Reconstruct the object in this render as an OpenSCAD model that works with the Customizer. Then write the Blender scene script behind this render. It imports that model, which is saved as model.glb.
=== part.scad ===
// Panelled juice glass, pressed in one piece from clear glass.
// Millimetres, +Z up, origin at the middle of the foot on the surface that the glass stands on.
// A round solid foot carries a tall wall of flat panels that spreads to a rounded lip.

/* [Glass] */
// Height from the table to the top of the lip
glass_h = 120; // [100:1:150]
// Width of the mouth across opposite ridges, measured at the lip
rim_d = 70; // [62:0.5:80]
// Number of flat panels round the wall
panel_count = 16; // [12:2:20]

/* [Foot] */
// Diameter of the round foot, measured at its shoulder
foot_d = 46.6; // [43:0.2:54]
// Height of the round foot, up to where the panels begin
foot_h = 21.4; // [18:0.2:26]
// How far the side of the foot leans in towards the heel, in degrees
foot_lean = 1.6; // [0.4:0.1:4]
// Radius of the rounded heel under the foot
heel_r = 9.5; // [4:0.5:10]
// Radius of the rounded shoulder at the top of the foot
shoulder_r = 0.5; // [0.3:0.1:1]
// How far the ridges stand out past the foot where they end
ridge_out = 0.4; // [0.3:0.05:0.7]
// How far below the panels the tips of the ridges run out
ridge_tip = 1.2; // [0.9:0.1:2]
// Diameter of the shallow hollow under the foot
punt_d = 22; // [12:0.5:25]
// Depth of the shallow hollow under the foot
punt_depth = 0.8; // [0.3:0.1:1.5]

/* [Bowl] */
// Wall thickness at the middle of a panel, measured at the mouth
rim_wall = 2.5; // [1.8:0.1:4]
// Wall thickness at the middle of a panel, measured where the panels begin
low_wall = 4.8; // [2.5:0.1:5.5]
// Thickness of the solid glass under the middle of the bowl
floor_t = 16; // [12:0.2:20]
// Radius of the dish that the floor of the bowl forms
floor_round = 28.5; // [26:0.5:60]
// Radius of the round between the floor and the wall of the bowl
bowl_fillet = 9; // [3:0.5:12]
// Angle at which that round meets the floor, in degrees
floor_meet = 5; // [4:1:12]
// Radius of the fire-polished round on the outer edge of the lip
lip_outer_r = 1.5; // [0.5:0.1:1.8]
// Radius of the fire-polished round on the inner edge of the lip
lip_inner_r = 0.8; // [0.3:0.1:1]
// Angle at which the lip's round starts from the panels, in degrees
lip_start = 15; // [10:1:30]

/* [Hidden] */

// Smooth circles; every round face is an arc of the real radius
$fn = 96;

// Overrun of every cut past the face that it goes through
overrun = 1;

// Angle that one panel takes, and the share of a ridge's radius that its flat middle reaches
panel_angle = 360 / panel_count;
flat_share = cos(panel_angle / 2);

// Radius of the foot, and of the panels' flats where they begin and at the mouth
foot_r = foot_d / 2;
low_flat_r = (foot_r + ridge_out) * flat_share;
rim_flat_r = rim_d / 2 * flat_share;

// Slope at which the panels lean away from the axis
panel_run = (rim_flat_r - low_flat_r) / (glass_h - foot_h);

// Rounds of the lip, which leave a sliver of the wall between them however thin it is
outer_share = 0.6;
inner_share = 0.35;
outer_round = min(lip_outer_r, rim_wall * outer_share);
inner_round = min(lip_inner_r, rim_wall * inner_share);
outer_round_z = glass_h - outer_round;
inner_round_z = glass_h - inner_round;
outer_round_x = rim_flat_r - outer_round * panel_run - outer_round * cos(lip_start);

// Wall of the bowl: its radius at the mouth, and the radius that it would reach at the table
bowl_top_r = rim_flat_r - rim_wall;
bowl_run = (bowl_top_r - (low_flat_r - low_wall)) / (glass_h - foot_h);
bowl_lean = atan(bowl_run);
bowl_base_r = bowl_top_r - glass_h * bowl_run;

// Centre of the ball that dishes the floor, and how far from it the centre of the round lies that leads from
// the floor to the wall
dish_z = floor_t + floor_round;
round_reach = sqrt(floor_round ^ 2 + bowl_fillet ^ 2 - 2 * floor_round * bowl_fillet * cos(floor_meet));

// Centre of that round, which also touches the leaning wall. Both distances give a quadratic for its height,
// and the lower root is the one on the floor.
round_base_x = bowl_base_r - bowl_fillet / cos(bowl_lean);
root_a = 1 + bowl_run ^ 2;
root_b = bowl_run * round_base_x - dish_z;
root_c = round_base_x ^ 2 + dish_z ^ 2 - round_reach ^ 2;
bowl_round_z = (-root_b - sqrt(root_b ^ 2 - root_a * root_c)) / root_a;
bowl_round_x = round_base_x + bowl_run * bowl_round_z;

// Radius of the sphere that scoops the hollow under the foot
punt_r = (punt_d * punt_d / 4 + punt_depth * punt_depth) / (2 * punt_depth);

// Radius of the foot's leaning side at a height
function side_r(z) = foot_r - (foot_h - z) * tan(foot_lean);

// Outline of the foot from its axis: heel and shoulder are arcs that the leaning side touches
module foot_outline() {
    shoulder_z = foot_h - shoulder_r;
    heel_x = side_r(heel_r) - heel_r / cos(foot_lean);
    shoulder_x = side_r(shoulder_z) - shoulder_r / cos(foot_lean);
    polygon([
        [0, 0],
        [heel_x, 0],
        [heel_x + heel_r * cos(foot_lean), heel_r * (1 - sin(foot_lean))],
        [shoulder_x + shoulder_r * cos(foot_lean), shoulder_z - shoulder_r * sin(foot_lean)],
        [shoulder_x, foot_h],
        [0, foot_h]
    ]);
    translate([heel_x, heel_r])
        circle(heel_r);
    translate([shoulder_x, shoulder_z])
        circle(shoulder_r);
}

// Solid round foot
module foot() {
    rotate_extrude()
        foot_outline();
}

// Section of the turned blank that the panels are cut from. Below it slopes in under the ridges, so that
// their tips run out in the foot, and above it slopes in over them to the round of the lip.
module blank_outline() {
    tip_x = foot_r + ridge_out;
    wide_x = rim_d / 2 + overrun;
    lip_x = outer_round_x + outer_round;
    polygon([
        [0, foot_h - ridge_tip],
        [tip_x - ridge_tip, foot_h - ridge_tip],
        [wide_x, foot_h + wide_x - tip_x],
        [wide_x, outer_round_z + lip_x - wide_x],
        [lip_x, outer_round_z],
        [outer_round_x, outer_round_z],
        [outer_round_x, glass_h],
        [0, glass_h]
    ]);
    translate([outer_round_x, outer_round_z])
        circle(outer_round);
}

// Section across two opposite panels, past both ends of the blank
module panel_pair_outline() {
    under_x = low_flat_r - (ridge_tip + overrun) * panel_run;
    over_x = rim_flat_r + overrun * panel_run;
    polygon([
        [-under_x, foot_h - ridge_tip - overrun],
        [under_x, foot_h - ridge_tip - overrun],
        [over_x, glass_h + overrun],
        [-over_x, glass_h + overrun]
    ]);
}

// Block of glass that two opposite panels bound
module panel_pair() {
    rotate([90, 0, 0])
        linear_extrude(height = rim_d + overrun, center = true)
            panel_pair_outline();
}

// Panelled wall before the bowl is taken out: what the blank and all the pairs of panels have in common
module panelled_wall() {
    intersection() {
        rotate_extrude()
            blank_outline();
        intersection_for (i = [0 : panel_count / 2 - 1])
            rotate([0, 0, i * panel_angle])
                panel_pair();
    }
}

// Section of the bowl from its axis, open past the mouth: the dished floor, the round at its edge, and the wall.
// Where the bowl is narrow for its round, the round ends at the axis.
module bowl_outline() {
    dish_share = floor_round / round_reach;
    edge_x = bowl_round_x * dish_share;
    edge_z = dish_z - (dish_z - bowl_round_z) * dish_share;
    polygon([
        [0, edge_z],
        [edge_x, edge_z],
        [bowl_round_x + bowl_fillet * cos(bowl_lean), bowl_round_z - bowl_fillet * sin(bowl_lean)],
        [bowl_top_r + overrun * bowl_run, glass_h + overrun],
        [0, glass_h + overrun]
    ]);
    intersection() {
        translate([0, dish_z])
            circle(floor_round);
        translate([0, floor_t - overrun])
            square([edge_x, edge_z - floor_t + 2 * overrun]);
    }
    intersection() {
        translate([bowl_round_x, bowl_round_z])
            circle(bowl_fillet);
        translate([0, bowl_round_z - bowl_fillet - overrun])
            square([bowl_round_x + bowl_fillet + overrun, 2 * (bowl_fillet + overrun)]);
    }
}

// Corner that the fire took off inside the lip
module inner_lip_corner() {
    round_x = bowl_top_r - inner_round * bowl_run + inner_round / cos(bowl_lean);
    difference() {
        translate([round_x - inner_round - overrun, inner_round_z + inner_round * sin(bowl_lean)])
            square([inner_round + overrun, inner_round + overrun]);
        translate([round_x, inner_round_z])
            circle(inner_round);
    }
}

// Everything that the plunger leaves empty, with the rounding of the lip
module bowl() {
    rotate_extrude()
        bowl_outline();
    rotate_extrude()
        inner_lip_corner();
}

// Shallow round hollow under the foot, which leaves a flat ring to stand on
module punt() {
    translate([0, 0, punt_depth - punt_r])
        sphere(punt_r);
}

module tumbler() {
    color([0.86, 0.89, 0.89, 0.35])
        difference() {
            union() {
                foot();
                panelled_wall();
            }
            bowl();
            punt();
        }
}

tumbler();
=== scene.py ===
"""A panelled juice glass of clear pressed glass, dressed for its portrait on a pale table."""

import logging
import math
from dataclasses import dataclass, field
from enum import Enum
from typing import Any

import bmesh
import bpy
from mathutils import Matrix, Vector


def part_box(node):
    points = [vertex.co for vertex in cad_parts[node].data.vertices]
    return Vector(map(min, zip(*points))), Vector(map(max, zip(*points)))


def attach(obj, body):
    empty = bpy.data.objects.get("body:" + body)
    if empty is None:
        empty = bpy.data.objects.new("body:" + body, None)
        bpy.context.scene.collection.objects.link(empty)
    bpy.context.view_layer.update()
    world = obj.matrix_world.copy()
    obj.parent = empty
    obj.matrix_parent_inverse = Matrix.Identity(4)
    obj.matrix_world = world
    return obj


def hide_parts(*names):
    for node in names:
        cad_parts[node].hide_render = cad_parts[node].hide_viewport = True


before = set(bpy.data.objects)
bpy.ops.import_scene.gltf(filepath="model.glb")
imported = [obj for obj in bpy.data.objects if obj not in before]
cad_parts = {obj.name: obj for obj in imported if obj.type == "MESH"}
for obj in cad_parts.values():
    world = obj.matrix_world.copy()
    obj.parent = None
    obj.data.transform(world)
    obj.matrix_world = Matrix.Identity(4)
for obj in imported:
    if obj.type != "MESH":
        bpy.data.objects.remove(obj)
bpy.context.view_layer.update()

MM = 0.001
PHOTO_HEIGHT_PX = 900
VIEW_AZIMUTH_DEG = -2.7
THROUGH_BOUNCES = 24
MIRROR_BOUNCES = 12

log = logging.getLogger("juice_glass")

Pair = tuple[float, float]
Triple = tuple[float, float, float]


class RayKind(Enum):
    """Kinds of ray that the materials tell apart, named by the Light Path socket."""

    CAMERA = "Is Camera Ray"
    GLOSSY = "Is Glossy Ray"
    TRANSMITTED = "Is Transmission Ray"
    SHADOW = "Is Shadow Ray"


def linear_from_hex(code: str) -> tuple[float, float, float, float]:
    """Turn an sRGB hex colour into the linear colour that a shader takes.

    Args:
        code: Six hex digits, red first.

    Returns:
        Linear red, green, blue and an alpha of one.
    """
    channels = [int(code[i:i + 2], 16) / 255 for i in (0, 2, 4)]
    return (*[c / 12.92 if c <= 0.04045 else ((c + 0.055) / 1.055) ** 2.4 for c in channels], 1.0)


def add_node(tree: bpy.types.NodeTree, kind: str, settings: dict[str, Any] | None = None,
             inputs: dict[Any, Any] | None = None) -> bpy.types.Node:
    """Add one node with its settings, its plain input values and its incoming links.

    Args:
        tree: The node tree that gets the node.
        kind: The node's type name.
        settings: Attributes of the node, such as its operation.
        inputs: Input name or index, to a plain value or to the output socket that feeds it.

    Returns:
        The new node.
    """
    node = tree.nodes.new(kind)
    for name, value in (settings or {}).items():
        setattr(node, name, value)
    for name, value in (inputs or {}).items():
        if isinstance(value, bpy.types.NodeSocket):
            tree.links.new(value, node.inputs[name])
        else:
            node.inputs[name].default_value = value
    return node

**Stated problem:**
Pick out all lines containing the string "context".

**Output:**
        bpy.context.scene.collection.objects.link(empty)
    bpy.context.view_layer.update()
bpy.context.view_layer.update()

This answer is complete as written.